* START Data shown *
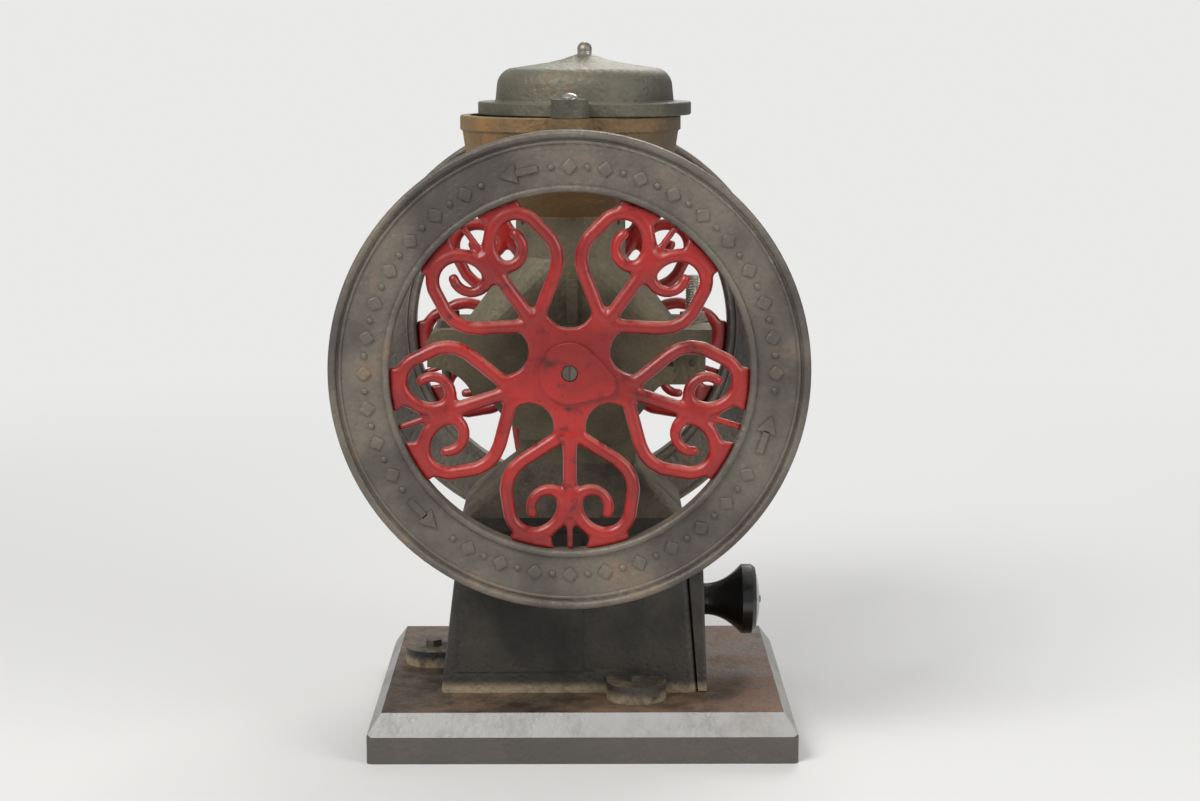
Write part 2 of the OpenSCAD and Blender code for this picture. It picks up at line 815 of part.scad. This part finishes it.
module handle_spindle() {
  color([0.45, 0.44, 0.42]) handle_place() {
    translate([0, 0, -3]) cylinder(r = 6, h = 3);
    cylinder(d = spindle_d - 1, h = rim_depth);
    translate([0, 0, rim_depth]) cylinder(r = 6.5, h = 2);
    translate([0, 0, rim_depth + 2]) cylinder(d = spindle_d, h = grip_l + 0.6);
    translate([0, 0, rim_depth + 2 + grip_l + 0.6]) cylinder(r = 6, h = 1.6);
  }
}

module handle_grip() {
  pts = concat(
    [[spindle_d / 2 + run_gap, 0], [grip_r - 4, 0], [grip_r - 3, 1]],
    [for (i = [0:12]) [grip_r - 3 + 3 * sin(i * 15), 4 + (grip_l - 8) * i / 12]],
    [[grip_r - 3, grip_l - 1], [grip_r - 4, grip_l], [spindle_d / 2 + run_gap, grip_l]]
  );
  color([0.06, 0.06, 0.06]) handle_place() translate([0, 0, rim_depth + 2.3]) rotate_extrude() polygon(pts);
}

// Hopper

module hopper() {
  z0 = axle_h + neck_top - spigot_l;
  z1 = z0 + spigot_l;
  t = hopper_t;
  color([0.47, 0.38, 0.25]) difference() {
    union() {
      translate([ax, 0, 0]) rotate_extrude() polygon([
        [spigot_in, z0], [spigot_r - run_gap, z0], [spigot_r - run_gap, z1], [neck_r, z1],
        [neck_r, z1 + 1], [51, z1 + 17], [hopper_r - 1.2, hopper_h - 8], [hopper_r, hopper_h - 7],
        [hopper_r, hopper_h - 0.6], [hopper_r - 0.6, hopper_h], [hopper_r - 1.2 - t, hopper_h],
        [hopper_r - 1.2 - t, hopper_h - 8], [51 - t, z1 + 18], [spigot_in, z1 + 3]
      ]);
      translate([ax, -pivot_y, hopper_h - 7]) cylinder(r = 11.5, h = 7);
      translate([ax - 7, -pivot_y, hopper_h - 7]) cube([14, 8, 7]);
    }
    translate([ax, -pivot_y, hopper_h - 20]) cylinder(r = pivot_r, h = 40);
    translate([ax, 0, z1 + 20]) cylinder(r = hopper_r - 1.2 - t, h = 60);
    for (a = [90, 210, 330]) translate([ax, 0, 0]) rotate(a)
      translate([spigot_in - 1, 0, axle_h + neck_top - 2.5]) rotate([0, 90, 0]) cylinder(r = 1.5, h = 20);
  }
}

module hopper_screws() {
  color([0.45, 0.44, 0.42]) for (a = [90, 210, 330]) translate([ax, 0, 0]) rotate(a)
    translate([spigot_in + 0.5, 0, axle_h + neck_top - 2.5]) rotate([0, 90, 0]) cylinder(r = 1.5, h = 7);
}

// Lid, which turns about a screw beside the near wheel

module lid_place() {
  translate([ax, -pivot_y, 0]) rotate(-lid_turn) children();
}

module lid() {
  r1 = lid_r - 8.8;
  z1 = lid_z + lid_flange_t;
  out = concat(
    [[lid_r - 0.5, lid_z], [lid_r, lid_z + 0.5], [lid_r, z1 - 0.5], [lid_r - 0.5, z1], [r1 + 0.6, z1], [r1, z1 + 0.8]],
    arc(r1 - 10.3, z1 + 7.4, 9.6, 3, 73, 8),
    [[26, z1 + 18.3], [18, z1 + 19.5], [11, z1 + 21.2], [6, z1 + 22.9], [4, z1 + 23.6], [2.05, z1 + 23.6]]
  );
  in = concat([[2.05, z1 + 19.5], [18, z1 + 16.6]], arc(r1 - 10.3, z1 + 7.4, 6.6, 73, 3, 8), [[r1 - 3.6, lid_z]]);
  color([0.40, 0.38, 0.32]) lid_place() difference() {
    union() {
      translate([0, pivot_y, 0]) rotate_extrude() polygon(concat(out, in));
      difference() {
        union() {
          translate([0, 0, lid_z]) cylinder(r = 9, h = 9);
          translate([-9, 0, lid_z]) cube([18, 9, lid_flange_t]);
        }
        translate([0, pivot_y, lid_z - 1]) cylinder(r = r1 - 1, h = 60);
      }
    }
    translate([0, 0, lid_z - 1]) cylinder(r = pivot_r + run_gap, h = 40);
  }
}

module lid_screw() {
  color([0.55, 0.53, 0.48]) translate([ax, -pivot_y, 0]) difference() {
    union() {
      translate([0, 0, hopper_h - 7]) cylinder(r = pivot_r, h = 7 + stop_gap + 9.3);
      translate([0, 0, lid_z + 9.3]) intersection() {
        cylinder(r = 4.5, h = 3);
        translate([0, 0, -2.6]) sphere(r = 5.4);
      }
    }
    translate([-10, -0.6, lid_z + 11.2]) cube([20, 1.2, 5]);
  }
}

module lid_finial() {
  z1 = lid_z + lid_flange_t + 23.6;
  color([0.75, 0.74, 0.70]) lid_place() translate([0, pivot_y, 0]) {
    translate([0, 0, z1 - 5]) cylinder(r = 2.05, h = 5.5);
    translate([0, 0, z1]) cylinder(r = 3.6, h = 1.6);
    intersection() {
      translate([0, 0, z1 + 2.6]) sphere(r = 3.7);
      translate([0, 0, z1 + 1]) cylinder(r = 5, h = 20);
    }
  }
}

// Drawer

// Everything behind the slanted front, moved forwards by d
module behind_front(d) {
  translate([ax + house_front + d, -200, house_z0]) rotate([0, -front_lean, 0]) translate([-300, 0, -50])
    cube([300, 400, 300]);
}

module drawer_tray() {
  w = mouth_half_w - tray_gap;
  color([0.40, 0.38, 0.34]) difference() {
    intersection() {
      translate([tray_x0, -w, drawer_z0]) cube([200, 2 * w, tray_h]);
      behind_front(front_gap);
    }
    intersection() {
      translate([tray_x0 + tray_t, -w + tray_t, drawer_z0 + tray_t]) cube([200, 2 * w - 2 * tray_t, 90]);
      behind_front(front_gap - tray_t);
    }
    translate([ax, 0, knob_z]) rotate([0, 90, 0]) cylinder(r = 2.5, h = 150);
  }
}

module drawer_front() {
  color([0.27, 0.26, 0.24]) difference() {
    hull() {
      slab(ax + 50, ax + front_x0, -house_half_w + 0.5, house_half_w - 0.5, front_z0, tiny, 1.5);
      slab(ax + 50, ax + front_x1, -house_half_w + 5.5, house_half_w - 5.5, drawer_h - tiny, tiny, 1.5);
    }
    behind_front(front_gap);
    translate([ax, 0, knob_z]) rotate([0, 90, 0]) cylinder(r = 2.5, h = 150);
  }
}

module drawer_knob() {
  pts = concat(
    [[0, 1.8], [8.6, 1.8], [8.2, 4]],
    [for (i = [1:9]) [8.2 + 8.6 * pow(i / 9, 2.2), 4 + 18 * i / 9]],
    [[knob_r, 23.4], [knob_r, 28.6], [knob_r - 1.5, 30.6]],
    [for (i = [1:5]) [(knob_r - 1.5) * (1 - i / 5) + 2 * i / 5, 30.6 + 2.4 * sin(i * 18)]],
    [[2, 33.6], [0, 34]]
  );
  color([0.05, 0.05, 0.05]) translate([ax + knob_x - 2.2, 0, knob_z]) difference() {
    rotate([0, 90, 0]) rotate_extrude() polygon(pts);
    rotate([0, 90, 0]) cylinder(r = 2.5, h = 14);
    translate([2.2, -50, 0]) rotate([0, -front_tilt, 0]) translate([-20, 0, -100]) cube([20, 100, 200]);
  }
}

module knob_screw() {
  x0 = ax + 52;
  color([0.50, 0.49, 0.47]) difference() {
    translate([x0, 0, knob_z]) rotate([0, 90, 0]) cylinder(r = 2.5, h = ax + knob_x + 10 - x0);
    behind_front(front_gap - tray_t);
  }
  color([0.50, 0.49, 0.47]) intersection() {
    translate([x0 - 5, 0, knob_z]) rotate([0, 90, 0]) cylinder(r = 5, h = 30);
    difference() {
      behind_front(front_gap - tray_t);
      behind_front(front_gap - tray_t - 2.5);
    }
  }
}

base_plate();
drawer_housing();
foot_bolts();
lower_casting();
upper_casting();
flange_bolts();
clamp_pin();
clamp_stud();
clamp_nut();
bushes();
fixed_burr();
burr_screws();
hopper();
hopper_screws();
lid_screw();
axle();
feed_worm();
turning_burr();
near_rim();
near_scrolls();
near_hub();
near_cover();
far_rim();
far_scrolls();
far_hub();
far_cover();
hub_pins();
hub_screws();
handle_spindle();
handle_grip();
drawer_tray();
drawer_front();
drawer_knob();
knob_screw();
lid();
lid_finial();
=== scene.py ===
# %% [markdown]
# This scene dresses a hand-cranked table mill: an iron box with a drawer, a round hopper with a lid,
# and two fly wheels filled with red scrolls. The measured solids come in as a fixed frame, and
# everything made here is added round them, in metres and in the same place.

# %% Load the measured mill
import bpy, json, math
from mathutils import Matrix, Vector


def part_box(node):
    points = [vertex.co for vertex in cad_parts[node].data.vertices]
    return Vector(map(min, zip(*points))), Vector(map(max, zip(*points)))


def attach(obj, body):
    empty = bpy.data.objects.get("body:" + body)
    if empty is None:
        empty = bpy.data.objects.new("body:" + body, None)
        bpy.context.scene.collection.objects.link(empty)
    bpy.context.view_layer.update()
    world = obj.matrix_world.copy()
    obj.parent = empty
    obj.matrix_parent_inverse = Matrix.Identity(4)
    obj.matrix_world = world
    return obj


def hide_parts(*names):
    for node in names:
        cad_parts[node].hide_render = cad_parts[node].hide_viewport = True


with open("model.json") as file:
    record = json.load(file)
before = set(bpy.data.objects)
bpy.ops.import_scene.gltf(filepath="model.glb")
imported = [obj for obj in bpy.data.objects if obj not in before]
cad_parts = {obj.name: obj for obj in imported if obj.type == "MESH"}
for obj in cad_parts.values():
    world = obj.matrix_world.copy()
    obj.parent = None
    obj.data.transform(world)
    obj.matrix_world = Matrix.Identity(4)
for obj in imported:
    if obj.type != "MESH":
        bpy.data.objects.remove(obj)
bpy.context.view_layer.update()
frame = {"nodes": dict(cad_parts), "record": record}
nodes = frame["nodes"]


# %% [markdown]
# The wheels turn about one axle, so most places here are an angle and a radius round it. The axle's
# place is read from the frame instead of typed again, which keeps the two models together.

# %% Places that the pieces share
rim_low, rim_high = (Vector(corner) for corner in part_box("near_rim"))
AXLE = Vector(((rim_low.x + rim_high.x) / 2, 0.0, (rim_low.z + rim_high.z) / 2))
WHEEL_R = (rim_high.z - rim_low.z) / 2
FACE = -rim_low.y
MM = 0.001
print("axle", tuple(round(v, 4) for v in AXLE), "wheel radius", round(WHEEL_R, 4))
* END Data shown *
■ What to produce
Exactly the lines from the one holding "base_plate();" through the one holding "if empty is" should be printed, ends included.

■ Task result
base_plate();
drawer_housing();
foot_bolts();
lower_casting();
upper_casting();
flange_bolts();
clamp_pin();
clamp_stud();
clamp_nut();
bushes();
fixed_burr();
burr_screws();
hopper();
hopper_screws();
lid_screw();
axle();
feed_worm();
turning_burr();
near_rim();
near_scrolls();
near_hub();
near_cover();
far_rim();
far_scrolls();
far_hub();
far_cover();
hub_pins();
hub_screws();
handle_spindle();
handle_grip();
drawer_tray();
drawer_front();
drawer_knob();
knob_screw();
lid();
lid_finial();
=== scene.py ===
# %% [markdown]
# This scene dresses a hand-cranked table mill: an iron box with a drawer, a round hopper with a lid,
# and two fly wheels filled with red scrolls. The measured solids come in as a fixed frame, and
# everything made here is added round them, in metres and in the same place.

# %% Load the measured mill
import bpy, json, math
from mathutils import Matrix, Vector


def part_box(node):
    points = [vertex.co for vertex in cad_parts[node].data.vertices]
    return Vector(map(min, zip(*points))), Vector(map(max, zip(*points)))


def attach(obj, body):
    empty = bpy.data.objects.get("body:" + body)
    if empty is None:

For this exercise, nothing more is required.